WRITTEN EXERCISE »
The data below holds the lines to copy: everything from the line containing "slots = cad_parts[node].data.materials" to the line containing "slots.append(material)", both ends included, set down exactly.
**** GIVEN DATA
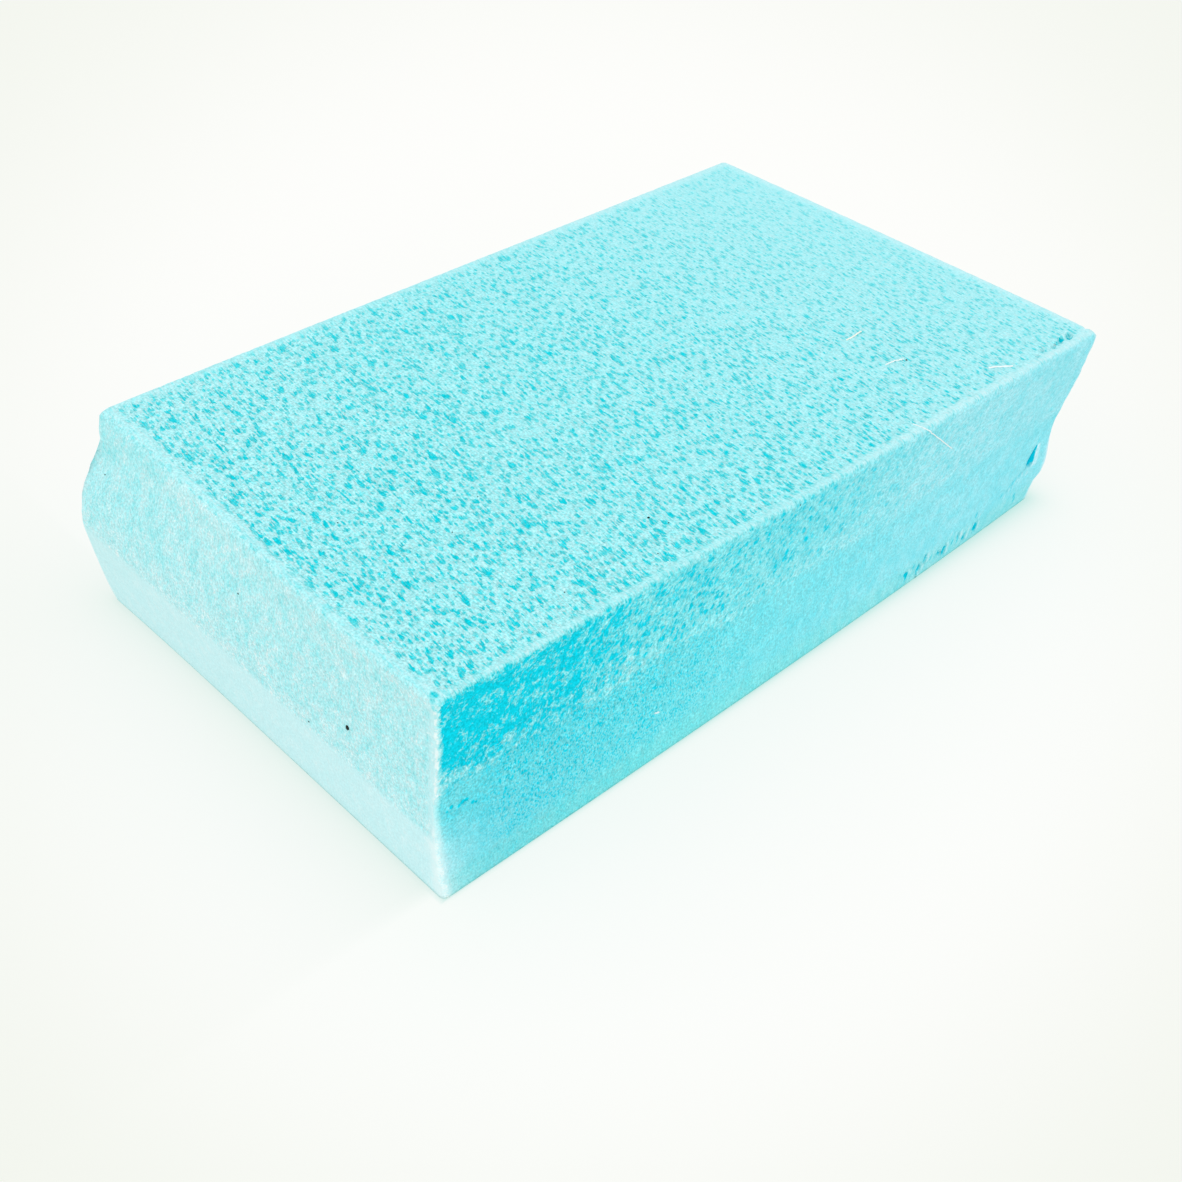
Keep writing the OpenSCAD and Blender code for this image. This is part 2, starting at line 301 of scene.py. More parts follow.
def skinFaces(rowCount, ringSize, nx, ny):
    # the points are numbered ring by ring from the base up, and then over the inside of the top
    innerStart = rowCount * ringSize
    last = innerStart - ringSize
    topIndex = np.zeros((nx + 1, ny + 1), int)
    topIndex[:, 0] = last + np.arange(nx + 1)
    topIndex[-1, :] = last + nx + np.arange(ny + 1)
    topIndex[:, -1] = (last + nx + ny + np.arange(nx + 1))[::-1]
    topIndex[0, :] = np.append(last + (nx + ny + nx + np.arange(ny)), last)[::-1]
    topIndex[1:-1, 1:-1] = innerStart + np.arange((nx - 1) * (ny - 1)).reshape(nx - 1, ny - 1)
    faces = []
    column = np.arange(ringSize)
    nextColumn = (column + 1) % ringSize
    for row in range(rowCount - 1):
        low, high = row * ringSize, (row + 1) * ringSize
        faces += np.stack([low + column, low + nextColumn, high + nextColumn, high + column], 1).tolist()
    t = topIndex
    faces += np.stack([t[:-1, :-1], t[1:, :-1], t[1:, 1:], t[:-1, 1:]], -1).reshape(-1, 4).tolist()
    faces.append(list(range(ringSize))[::-1])
    return faces


def skinMarks(shares, rowCount, wallCut, topCut):
    # for each point: its side, its distance from an edge, and how far it is onto the top and into a cut
    alongX, alongY = shares[:2]
    lengthMm, widthMm, _ = [s / mm for s in blockSize]
    sideLengths = [lengthMm, widthMm, lengthMm, widthMm]
    ringSide = np.concatenate([np.full(len(s) - 1, i) for i, s in enumerate(shares)])
    ringGap = np.concatenate([np.minimum(s[:-1], 1 - s[:-1]) * n for s, n in zip(shares, sideLengths)])
    innerU, innerV = np.meshgrid(alongX[1:-1], alongY[1:-1], indexing="ij")
    innerGap = np.minimum(np.minimum(innerU, 1 - innerU) * lengthMm, np.minimum(innerV, 1 - innerV) * widthMm)
    rounding = (np.arange(rowCount) - (rowCount - 1 - skin["edgeRows"])) / skin["edgeRows"]
    rounding = np.clip(rounding, 0, 1)
    return {
        "side": np.append(np.tile(ringSide, rowCount), np.full(innerGap.size, topSide)),
        "cornerGap": np.append(np.tile(ringGap, rowCount), np.full(innerGap.size, skin["farGap"])),
        "rimGap": np.append(np.zeros(wallCut.size), innerGap.ravel()),
        "top": np.append(np.repeat(rounding, len(ringSide)), np.ones(innerGap.size)),
        "cut": np.concatenate([wallCut.ravel(), topCut[1:-1, 1:-1].ravel()]),
        "lip": np.concatenate([lipBeside(wallCut).ravel(), np.zeros(innerGap.size)]),
    }


def wrapSkin():
    cadMesh = cadBlock.data
    tree = BVHTree.FromPolygons([v.co for v in cadMesh.vertices], [p.vertices for p in cadMesh.polygons])
    lengthMm, widthMm, _ = [s / mm for s in blockSize]
    fineStart, rimShare = skin["fineStart"], skin["rimShare"]
    columnSteps = [(0, fineStart, skin["columnStep"]), (fineStart, 1, skin["fineColumnStep"])]
    alongX = gradedSteps(lengthMm, columnSteps)
    alongY = gradedSteps(widthMm, [(0, rimShare, skin["rimRowStep"]), (rimShare, 1, skin["rowStep"])])
    shares = [alongX, alongY, 1 - alongX[::-1], 1 - alongY[::-1]]
    heights = rowHeights()
    ringPoints, sink = castRings(tree, heights, shares)
    patch = topPatch(tree, ringPoints[-1], alongX, alongY)
    topCut = cutsIn(blockHigh.z - patch[:, :, 2].T).T
    verts = np.vstack([ringPoints.reshape(-1, 3), patch[1:-1, 1:-1].reshape(-1, 3)])
    marks = skinMarks(shares, len(heights), cutsIn(sink), topCut)
    faces = skinFaces(len(heights), ringPoints.shape[1], len(alongX) - 1, len(alongY) - 1)
    mesh = bpy.data.meshes.new("foamBlock")
    mesh.from_pydata(verts.tolist(), [], faces)
    mesh.update()
    return mesh, verts, marks


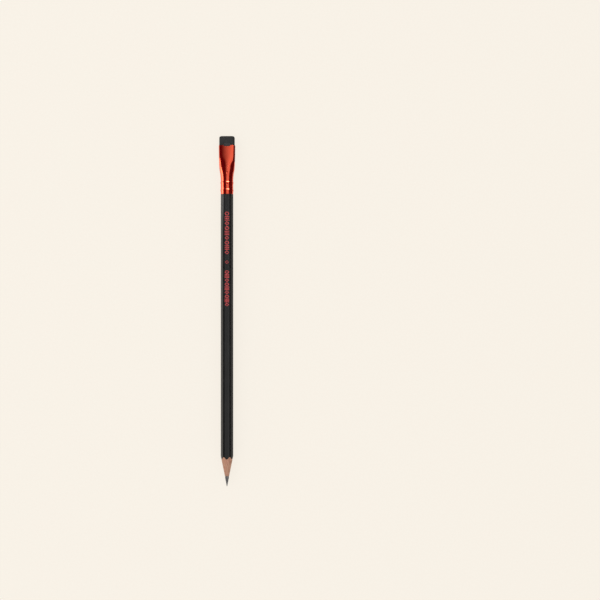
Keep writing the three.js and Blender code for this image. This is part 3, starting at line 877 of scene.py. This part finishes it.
def light_panel(name, corner, across, up, radiance, ramps=()):
    """A flat panel from a corner along two edges, seen only in reflections. A ramp fades it along an edge."""
    mesh = bpy.data.meshes.new(name)
    corner, across, up = Vector(corner), Vector(across), Vector(up)
    mesh.from_pydata([corner, corner + across, corner + across + up, corner + up], [], [(0, 1, 2, 3)])
    layer = mesh.uv_layers.new(name="panel")
    for index, place in enumerate(((0, 0), (1, 0), (1, 1), (0, 1))):
        layer.data[index].uv = place
    material = bpy.data.materials.new(name)
    material.use_nodes = True
    tree = material.node_tree
    tree.nodes.clear()
    output = add_node(tree, "ShaderNodeOutputMaterial")
    where = add_node(tree, "ShaderNodeSeparateXYZ", {0: add_node(tree, "ShaderNodeTexCoord").outputs["UV"]})
    strength = add_node(tree, "ShaderNodeValue").outputs[0]
    strength.default_value = radiance
    for edge, start, end, low, high in ramps:
        share = remap(tree, where.outputs[edge], start, end, low, high)
        strength = calculate(tree, "MULTIPLY", strength, share)
    glow = add_node(tree, "ShaderNodeEmission", {"Color": PANEL_COLOUR, "Strength": strength})
    tree.links.new(glow.outputs[0], output.inputs["Surface"])
    panel = stage_object(name, mesh, material)
    panel.visible_camera = False
    panel.visible_diffuse = False
    panel.visible_shadow = False


def overhead_panels():
    """Softboxes over the barrel and the mouth, and past the eraser the bright key that the beads mirror."""
    seam = 0.2  # where along the pencil the second softbox takes over
    light_panel(
        "overhead", corner=(-0.306, -SPAN, PANEL_HEIGHT), across=(1.06, 0, 0), up=(0, SPAN + seam, 0),
        radiance=0.97, ramps=[("X", 0.0, 0.3, 0, 1), ("X", 0.9, 1.0, 1, 0)],
    )
    left = -0.354
    across = (1.193, 0, 0)
    ramps = [("X", 0.0, 0.483, 0, 1), ("X", 0.906, 1.0, 1, 0)]
    light_panel(
        "overhead_mouth", corner=(left, seam, PANEL_HEIGHT), across=across, up=(0, 0.37, 0),
        radiance=0.97, ramps=ramps,
    )
    light_panel(
        "key", corner=(left, 0.68, PANEL_HEIGHT), across=across, up=(0, 0.36, -0.1),
        radiance=11.0, ramps=ramps,
    )


def cards():
    """A bright card that stands and lies to the ferrule's left, and dark ones on the floor to the right."""
    left = -0.03
    start = 0.058
    along = (0, 0.0335, 0)
    fade = [("Y", 0.88, 1.0, 1, 0)]
    light_panel("card", corner=(left, start, 0), across=(0, 0, 0.0165), up=along, radiance=3.7, ramps=fade)
    light_panel(
        "card_foot", corner=(left, start, OFF_FLOOR), across=(0.0115, 0, 0), up=along,
        radiance=2.4, ramps=fade,
    )
    light_panel(
        "black_card", corner=(0.013, -SPAN, OFF_FLOOR), across=(SPAN, 0, 0), up=(0, 2 * SPAN, 0),
        radiance=0.0,
    )
    light_panel(
        "black_strip", corner=(0.005, 0.087, OFF_FLOOR), across=(0.008, 0, 0), up=(0, 0.2, 0),
        radiance=0.12,
    )


def soft_lamp():
    """A broad lamp at the upper left, aimed at the pencil."""
    place = Vector((-0.7, 0.25, 0.8))
    data = bpy.data.lights.new("lamp", "AREA")
    data.energy = 3.0
    data.size = 0.7
    lamp = bpy.data.objects.new("lamp", data)
    lamp.location = place
    lamp.rotation_euler = place.to_track_quat("Z", "Y").to_euler()
    lamp.visible_glossy = False
    bpy.context.scene.collection.objects.link(lamp)


def daylight():
    """Even light from all sides, which the bright surfaces don't mirror."""
    world = bpy.data.worlds.new("studio")
    bpy.context.scene.world = world
    world.use_nodes = True
    background = world.node_tree.nodes["Background"]
    background.inputs["Color"].default_value = (*DAYLIGHT, 1.0)
    background.inputs["Strength"].default_value = 1.0
    world.cycles_visibility.glossy = False


# ---------- camera, in metres ----------

CAMERA_ACROSS = 0.04234
CAMERA_ALONG = 0.0066
CAMERA_DISTANCE = 0.65
FRAME_WIDTH = 0.34805  # of the plane through the pencil's axis
SENSOR = 36.0  # millimetres


def camera_above():
    """Straight down, from over a point to the right of the pencil and a little nearer its eraser."""
    data = bpy.data.cameras.new("camera")
    data.sensor_width = SENSOR
    data.lens = SENSOR * CAMERA_DISTANCE / FRAME_WIDTH
    data.clip_start = 0.01
    camera = bpy.data.objects.new("camera", data)
    camera.location = (CAMERA_ACROSS, CAMERA_ALONG, AXIS * MM + CAMERA_DISTANCE)
    bpy.context.scene.collection.objects.link(camera)
    bpy.context.scene.camera = camera


# ---------- assembly ----------


def refinish(node, material):
    """Gives a CAD node that stays visible its finished material."""
    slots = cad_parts[node].data.materials
    slots.clear()
    slots.append(material)


cedar = cedar_material()
lacquer_skin(lacquer_material())
cedar_slat("cedar_upper", 1, "cedar_slat_upper", cedar)
cedar_slat("cedar_lower", -1, "cedar_slat_lower", cedar)
graphite_point(graphite_material())
ferrule_tube(anodised_material())
clip_strip(coating_material())
eraser_block(rubber_material())
foil = foil_material()
for band in ("foil_band_upper", "foil_mark", "foil_band_lower"):
    refinish(band, foil)
refinish("glue_film", glue_material())

pale_floor()
overhead_panels()
cards()
soft_lamp()
daylight()
camera_above()
bpy.context.scene.view_settings.view_transform = "Standard"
********
RESULT OF THIS TASK »
    slots = cad_parts[node].data.materials
    slots.clear()
    slots.append(material)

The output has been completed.